DESCRIPTION OF THE TASK: Look through the material below. Copy every line with the string "Output" in it.

[BEGIN SUPPLIED MATERIAL]

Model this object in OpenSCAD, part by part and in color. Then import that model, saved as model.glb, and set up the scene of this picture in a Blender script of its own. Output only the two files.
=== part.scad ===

[END SUPPLIED MATERIAL]
[BEGIN SUPPLIED MATERIAL]

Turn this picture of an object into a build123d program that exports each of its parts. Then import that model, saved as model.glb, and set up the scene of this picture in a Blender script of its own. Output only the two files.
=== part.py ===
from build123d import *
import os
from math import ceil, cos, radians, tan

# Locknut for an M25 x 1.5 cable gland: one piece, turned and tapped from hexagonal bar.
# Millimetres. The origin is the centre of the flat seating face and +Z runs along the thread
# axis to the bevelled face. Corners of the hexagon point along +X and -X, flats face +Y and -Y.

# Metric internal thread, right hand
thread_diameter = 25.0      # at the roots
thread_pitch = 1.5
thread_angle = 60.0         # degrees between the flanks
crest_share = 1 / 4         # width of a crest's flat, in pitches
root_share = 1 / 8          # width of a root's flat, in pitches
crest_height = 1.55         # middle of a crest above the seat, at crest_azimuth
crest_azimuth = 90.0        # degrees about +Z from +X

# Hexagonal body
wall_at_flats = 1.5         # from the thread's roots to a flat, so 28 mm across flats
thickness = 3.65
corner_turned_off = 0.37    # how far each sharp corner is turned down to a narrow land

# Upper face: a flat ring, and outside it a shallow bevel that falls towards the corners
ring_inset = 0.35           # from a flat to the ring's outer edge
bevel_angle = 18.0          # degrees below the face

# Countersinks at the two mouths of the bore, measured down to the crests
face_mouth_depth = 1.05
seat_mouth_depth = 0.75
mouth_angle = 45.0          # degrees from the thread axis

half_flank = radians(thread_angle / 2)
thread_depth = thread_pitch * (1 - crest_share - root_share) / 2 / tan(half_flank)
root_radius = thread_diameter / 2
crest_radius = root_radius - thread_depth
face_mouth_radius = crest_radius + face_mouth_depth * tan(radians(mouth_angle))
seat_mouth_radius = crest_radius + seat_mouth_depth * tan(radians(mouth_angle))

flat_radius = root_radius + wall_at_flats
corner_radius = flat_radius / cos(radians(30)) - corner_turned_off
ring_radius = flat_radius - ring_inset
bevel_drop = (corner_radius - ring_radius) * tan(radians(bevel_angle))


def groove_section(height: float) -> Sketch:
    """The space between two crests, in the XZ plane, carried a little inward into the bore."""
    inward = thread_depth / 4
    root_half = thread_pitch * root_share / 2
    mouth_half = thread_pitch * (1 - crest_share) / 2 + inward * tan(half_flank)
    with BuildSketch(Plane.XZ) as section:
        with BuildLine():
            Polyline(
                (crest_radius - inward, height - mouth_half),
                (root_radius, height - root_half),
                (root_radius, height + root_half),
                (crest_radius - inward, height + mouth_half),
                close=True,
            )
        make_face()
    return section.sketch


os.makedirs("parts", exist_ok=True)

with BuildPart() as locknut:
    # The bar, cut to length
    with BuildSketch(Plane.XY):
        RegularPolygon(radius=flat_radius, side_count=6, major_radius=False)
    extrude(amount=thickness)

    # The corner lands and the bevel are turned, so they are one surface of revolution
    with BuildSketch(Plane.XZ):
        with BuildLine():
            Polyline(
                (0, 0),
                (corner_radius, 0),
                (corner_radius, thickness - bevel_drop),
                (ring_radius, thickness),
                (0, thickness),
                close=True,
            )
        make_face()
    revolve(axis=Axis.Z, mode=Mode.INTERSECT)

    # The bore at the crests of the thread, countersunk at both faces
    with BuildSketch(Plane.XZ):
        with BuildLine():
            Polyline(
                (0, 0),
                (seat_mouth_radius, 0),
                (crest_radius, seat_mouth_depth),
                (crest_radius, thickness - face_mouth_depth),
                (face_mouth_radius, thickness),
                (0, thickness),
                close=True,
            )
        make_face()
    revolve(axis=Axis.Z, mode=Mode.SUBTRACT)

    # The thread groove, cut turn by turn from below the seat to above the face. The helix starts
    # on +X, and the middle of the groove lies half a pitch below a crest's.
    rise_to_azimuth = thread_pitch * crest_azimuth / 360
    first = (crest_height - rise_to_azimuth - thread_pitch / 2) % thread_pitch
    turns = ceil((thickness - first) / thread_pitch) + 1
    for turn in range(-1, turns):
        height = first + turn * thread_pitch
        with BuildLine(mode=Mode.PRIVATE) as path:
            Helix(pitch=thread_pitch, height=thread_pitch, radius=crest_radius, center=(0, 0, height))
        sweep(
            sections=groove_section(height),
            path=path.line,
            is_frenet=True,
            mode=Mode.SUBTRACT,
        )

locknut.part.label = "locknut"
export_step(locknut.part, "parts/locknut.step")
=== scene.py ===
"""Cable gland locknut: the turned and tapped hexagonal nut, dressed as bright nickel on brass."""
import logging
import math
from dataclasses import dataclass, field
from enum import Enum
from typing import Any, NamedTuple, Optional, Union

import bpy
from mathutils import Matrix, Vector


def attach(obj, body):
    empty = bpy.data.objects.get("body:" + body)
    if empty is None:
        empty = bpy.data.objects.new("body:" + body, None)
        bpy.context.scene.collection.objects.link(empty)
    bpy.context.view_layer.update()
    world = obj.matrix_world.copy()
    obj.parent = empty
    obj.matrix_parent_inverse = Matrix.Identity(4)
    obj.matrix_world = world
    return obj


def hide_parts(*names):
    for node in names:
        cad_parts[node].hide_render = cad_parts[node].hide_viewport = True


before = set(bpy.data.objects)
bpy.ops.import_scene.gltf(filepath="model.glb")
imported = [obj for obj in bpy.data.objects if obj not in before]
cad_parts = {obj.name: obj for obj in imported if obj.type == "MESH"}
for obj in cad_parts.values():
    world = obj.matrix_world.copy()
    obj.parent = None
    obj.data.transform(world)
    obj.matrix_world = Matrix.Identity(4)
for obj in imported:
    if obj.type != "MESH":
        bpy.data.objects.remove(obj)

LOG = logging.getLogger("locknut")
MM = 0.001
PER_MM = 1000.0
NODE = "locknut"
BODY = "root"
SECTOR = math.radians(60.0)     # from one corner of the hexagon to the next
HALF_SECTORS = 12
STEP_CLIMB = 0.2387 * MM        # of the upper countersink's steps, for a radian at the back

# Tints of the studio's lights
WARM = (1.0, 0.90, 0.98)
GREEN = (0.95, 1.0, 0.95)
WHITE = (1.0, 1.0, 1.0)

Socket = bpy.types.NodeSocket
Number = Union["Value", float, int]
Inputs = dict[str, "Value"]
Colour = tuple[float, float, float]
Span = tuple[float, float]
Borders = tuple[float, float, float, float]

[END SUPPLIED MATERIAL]

TASK RESPONSE:
Model this object in OpenSCAD, part by part and in color. Then import that model, saved as model.glb, and set up the scene of this picture in a Blender script of its own. Output only the two files.
Turn this picture of an object into a build123d program that exports each of its parts. Then import that model, saved as model.glb, and set up the scene of this picture in a Blender script of its own. Output only the two files.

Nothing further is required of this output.